Okay it’s not all bad

I can’t really condemn it. On the opposite hand, I see online dating as substantially different from other forms of internet posturing. Facebook and Instagram are personal guards meant to impress. Here are all the things that I have! Your online dating persona is similar, but the difference is that online dating is one of the only venues where you’re inherently saying, “Here’s what I don’t have.” It is vulnerability.
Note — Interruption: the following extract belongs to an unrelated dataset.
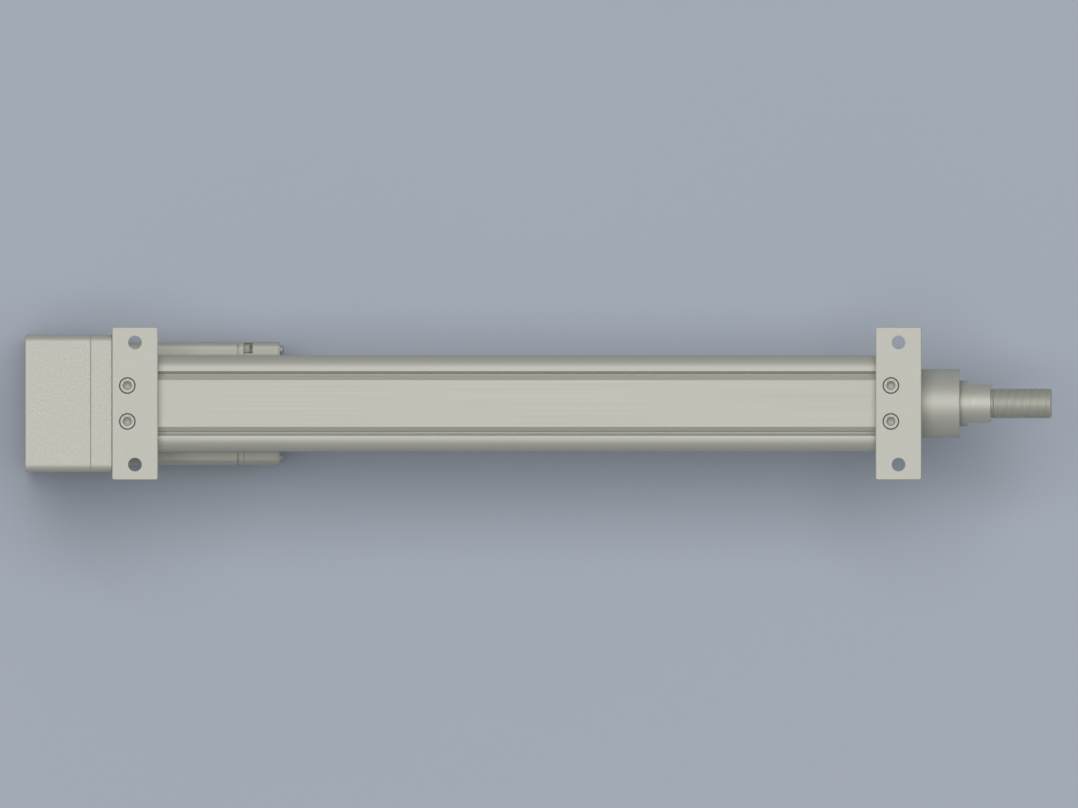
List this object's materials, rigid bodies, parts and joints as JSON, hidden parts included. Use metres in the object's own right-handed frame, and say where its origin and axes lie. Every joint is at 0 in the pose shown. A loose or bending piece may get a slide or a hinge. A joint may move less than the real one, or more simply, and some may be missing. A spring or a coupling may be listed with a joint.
{
  "type": "parallel motor electric cylinder",
  "caption": "Rod-type electric cylinder: a ball screw in a square tube pushes a threaded rod, belt-driven by a servo motor parallel to the tube; foot plates.",
  "frame": {"origin": "on the rod axis, at the front face of the front cap, where the nose starts", "axes": "+X along the rod axis, out of the rod end; +Z out of the mounting faces of the two foot plates, away from the motor; +Y across the plates"},
  "size_m": [0.6725, 0.1, 0.1808],
  "materials": {
    "tube_aluminium": "natural anodised extrusion, satin, fine die lines along X",
    "cap_aluminium": "machined and natural anodised, satin",
    "belt_housing": "light warm grey coat, satin",
    "motor_shell": "light warm grey coat, satin",
    "encoder_shell": "light warm grey moulding, matt",
    "steel_screws": "zinc plated, satin",
    "rod_steel": "hard chromed and ground",
    "rod_end_steel": "turned steel",
    "ground_steel": "hardened and ground",
    "bearing_steel": "polished",
    "bronze": "turned bronze",
    "seal_rubber": "black nitrile",
    "belt_rubber": "black neoprene",
    "bumper_urethane": "amber polyurethane",
    "guide_polymer": "off-white sliding polymer",
    "magnet": "bonded ferrite",
    "lamination_steel": "stacked laminations",
    "copper": "enamelled wire",
    "circuit_board": "green solder mask",
    "connector_metal": "satin plated"
  },
  "bodies": {
    "housing": {"barrel": "tube_aluminium", "front_cap": "cap_aluminium", "rear_cap": "cap_aluminium", "front_cap_screws": "steel_screws", "rear_cap_screws": "steel_screws", "front_foot_plate": "cap_aluminium", "rear_foot_plate": "cap_aluminium", "front_foot_screws": "steel_screws", "rear_foot_screws": "steel_screws", "nose_cartridge": "cap_aluminium", "rod_bush": "bronze", "rod_seal": "seal_rubber", "rod_wiper": "seal_rubber", "front_bumper": "bumper_urethane", "rear_bumper": "bumper_urethane", "screw_bearing_outer_rings": "bearing_steel", "drive_housing": "belt_housing", "drive_housing_screws": "steel_screws", "drive_cover": "belt_housing", "cover_gasket": "seal_rubber", "cover_screws": "steel_screws", "timing_belt": "belt_rubber", "motor_mount_screws": "steel_screws", "motor_flange": "motor_shell", "motor_shaft_seal": "seal_rubber", "motor_housing": "motor_shell", "stator_core": "lamination_steel", "stator_windings": "copper", "motor_rear_bell": "motor_shell", "motor_tie_screws": "steel_screws", "motor_bearing_outer_rings": "bearing_steel", "encoder_board": "circuit_board", "encoder_case": "encoder_shell", "encoder_case_screws": "steel_screws", "encoder_lid": "encoder_shell", "encoder_lid_screws": "steel_screws", "power_connector": "connector_metal", "encoder_connector": "connector_metal"},
    "rod": {"nut_carrier": "cap_aluminium", "guide_rings": "guide_polymer", "magnet_ring": "magnet", "anti_rotation_keys": "guide_polymer", "ball_nut": "ground_steel", "nut_lock_ring": "ground_steel", "piston_rod": "rod_steel", "rod_end": "rod_end_steel"},
    "screw": {"ball_screw": "ground_steel", "screw_tip_bush": "guide_polymer", "screw_bearing_inner_rings": "bearing_steel", "screw_lock_nut": "ground_steel", "screw_pulley": "ground_steel", "screw_key": "ground_steel", "screw_pulley_bolt": "steel_screws"},
    "rotor": {"motor_shaft": "ground_steel", "rotor_core": "lamination_steel", "motor_bearing_inner_rings": "bearing_steel", "motor_pulley": "ground_steel", "motor_key": "ground_steel", "motor_pulley_bolt": "steel_screws", "encoder_disc": "circuit_board"}
  },
  "joints": [
    {"name": "motor_spin", "type": "hinge", "parent": "housing", "child": "rotor", "pos_m": [-0.5, 0, -0.08], "axis": [-1, 0, 0], "range_deg": [0, 10800], "deforming": ["timing_belt"]},
    {"name": "screw_spin", "type": "hinge", "parent": "housing", "child": "screw", "pos_m": [-0.5, 0, 0], "axis": [-1, 0, 0], "range_deg": [0, 10800]},
    {"name": "rod_slide", "type": "slide", "parent": "housing", "child": "rod", "axis": [1, 0, 0], "range_m": [0, 0.3]}
  ],
  "couplings": [
    {"joint": "screw_spin", "follows": "rod_slide", "rad_per_m": 628.32},
    {"joint": "motor_spin", "follows": "rod_slide", "rad_per_m": 628.32}
  ]
}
A nod to Delia’s positivity: My older brother is dating a beautiful Korean girl he met online. He’s a 25-year-old astrophysicist studying in Boston, and although he may have room in his life for entire galaxies, he doesn’t leave much for dating. Online dating let him focus on his work and somewhat passively bring an attractive artist to his door. But back to the first hand, here are the stats he gave me. For every 4 or 5 messages he sent to girls, he’d get 1 response. For every 3 or 4 responses, he’d meet 1 girl in person. After meeting 5 girls, he finally found someone that clicked. Is that a good thing or a bad thing? I don’t know. It’s like pyramid-scheme dating, as opposed to the shooting-into-a-fish-barrel that I do. I don’t know that I want to date someone just because it makes sense. But one more thing, my brother told me in defense. In online dating, you also have the option of dating multiple people at once, to where someone you’re seeing could be seeing 5 or 10 other people at the same time. I’m not sure if that actually restores the thrill of the chase, or if it adds to the romantic disillusionment of the infinite friends list. I can only take his word.